Jomati concluded: “Overall, our report offers a mixed picture of the legal profession in Wales. On the one hand, our research… suggests that some segments of the Welsh legal market appear exposed. This is for a number of reasons, including the reduction of legal aid, the closure of magistrates’ courts, and the sector’s high dependence on the cyclical conveyancing market.

“The relatively small size of many Welsh law firms, the aging demographics of the solicitor population, the lack of training contract opportunities, and the absence of a notable legaltech sector all add to the risks facing the Welsh legal market.

“On the other hand… a range of unconventional legal practices in Wales, such as Admiral Law, CJCH Solicitors, NewLaw and – potentially Deloitte – appear to tell a more positive story.”

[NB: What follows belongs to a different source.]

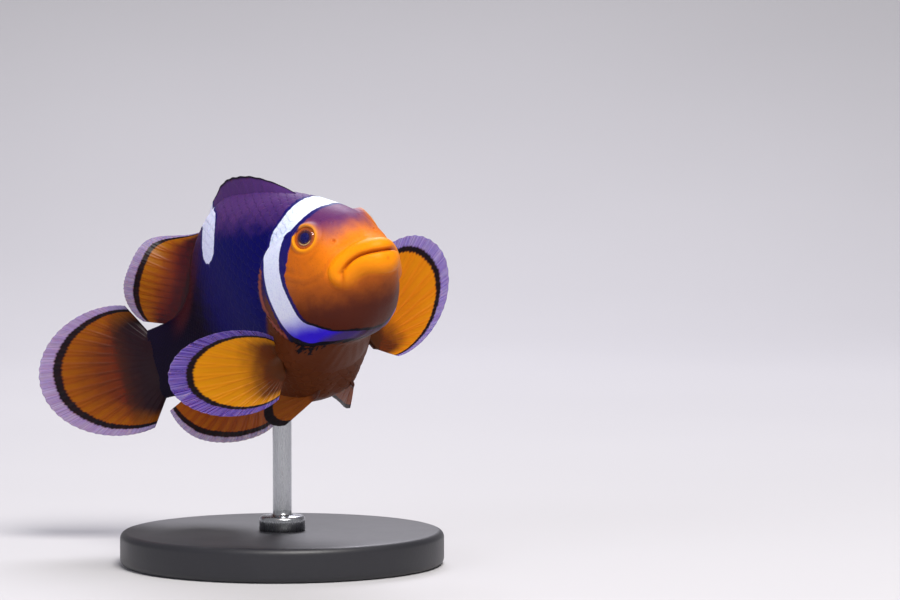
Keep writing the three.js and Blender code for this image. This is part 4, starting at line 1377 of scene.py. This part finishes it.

There are around 3,500 practising solicitors in Wales – compared to nearly 140,000 in England – and around 390 law firms based in the principality. In all there are 592 law firm offices in Wales, including branches of English law firms.

This is one law firm per 7,962 people in Wales, compared to 5,472 people in England.

Only around 300 barristers are registered as working in Wales – with nearly 16,000 in England – almost all of whom practise in either Cardiff or Swansea.

Jeremy Miles AM, counsel general and Brexit minister in the Welsh government, said: “Developing a vibrant legal sector is key to encouraging more of our home-grown talent to remain in Wales. Encouraging the location of legal service centres in Wales, recommended in the report, could help to achieve this.

“Officials in the economy department are already liaising with those in our London office and wider legal networks to identify key opportunities, and we will be bringing in specialist support to assist this process further.”

He said officials were “actively pursuing” a number of the other recommendations made by Jomati, such as pushing for more lawyer apprenticeships.